Segedin's style has continued to evolve in his seventh and eighth decades of work, with new elements, such as pencil and ink detailing or wallpaper patterns, and new themes, such as aging, which he explored wistfully in L Station (Three Ages) (2002), in celebratory fashion in the "Old Men Dancing" series (2008–10), and more soberly in his extensive, ongoing series of self-portraits (2012–8), such as Self-Portrait (2017).

Leopold Segedin, Self-Portrait, mixed media on panel, 12" x 12", 2017.

==Exhibit A Gallery==
In 1957, Segedin, along with twenty-three other artists—eventually including Morris Barazani, Fred Berger, Eve Garrison, Lucille Leighton, Tristan Meinecke, Dolores Nelson, Victor Perlmutter, Frank Peterson, and Joan Taxay-Weinger—co-founded Exhibit A, the first post-war, artist-run cooperative gallery in Chicago. Segedin served as the gallery's first president. The gallery stands out as a pioneer of the cooperative concept—unique at the time—and served as a model for others that sprung up in Chicago in the 1970s. According to the group, they opened in response to the lack of exhibition opportunities in Chicago, at a time when only four professional galleries (of a total of six) exhibited local artists' work. Exhibit A attracted notice in the local press, due to the unprecedented nature of the undertaking—artists taking over the operation and business management of a gallery—and the quality and diversity of the work. The Chicago Tribune’s Edith Weigle wrote their shows "were always worth a visit" for their presentation of a cross-section of contemporary art currents. The gallery closed when its building at 47 E. Pearson St. was torn down in 1959. In 2013, the Chicago Cultural Center held a reunion exhibit to acknowledge Exhibit A's contribution to post-WWII art in Chicago.

== Career as educator ==
Segedin was an educator for nearly forty years, beginning with an assistantship (1948–50) at the University of Illinois Urbana-Champaign during graduate school. While in the military, he taught drafting at the U.S. Army Engineer School at Fort Belvoir (1952–54). After a stint teaching high school, he was hired in 1955 to start and head the art department at a branch of Chicago Teachers College that later became Northeastern Illinois University (NEIU). He served at NEIU until retiring as Art Professor Emeritus in 1987. Segedin also taught at the Horwich JCC and the Evanston Art Center.
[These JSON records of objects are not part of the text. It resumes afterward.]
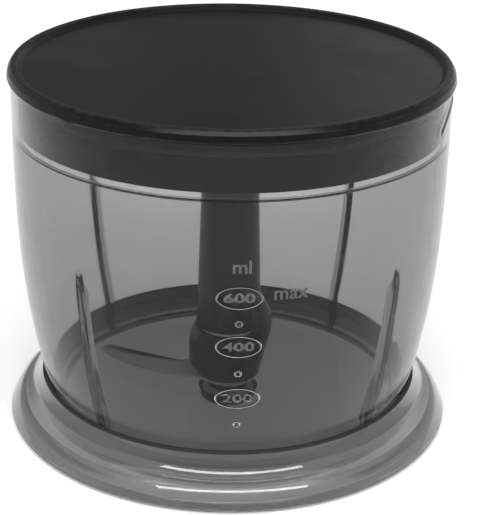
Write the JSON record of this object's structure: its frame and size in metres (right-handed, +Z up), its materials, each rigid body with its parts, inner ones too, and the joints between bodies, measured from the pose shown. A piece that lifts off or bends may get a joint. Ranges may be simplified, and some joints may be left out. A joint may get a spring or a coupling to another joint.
{
  "type": "chopper bowl for an immersion blender",
  "caption": "Round tinted-clear chopper bowl on a flared foot, with a black push-in storage lid and a two-blade insert that spins on a steel centre pin.",
  "frame": {"origin": "centre of the foot's underside, on the surface that the bowl stands on", "axes": "+Z up along the bowl's axis, -Y towards the side with the fill scale, +X to the right seen from that side"},
  "size_m": [0.14, 0.14, 0.1148],
  "materials": {
    "tinted_clear": "clear smoke-grey plastic, gloss",
    "black_rubber": "matt",
    "black_plastic": "satin",
    "hub_plastic": "moulded satin gloss",
    "stainless_steel": "brushed",
    "brass": "turned"
  },
  "bodies": {
    "base": {"bowl": "tinted_clear", "foot_ring": "tinted_clear", "foot_gasket": "black_rubber", "anti_slip_ring": "black_rubber", "centre_pin": "stainless_steel", "thrust_washer": "stainless_steel"},
    "blade_insert": {"blade_collar": "hub_plastic", "lower_blade": "stainless_steel", "blade_block": "hub_plastic", "upper_blade": "stainless_steel", "upper_hub": "hub_plastic", "hub_sleeve": "brass", "drive_insert": "black_plastic"},
    "lid": {"lid_cap": "black_plastic", "lid_seal": "black_rubber"}
  },
  "joints": [
    {"name": "lid_lift", "type": "slide", "parent": "base", "child": "lid", "axis": [0, 0, 1], "range_m": [0, 0.06]},
    {"name": "blade_spin", "type": "hinge", "parent": "base", "child": "blade_insert", "pos_m": [0, 0, 0.04], "axis": [0, 0, 1], "continuous": true}
  ]
}
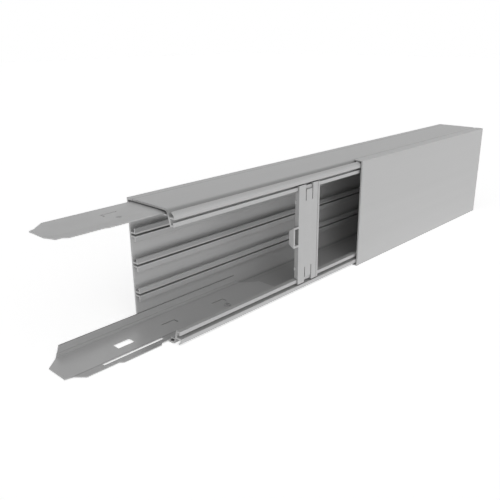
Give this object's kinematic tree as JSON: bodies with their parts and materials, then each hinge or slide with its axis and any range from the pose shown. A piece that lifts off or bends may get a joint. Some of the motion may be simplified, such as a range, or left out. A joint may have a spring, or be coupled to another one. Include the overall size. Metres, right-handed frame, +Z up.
{
  "type": "cord cover raceway",
  "caption": "Length of metal wall trunking open at the front, with a clip-on cover over its far half, a cable clip and sheet couplers at one end.",
  "frame": {"origin": "on the floor under the middle of the whole part, couplers included", "axes": "+X along the trough from the couplers to the covered end, +Y from the open front to the wall side, +Z up"},
  "size_m": [0.7096, 0.07, 0.13],
  "materials": {
    "trough_metal": "satin, fine lines along the extrusion",
    "cover_metal": "satin",
    "clip_plastic": "fine-grained grey moulding",
    "coupler_metal": "rolled sheet"
  },
  "bodies": {
    "root": {"base_profile": "trough_metal", "front_cover": "cover_metal", "retaining_clip": "clip_plastic", "upper_coupler": "coupler_metal", "lower_coupler": "coupler_metal"}
  },
  "joints": []
}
In addition to his academic career, Segedin was a prolific essayist and lecturer. His essays, which number over fifty, explore diverse topics including: "Realism and Neo-Realism in Art", Holocaust Paintings, interdisciplinary studies, Jewish art, African art, Picasso's Guernica, the art of Henry Darger, artists and aging, visual thinking, and race, gender and ethnicity in the artworld, among others. He has delivered lectures on subjects including Marshall McLuhan, bipolar disorder and art, and painting as information, among others. In 2017, at age 90, he delivered "Making/Teaching Art: The Dangers of Teaching Art" as the keynote address to the Colorado Art Education Association's Fall Conference.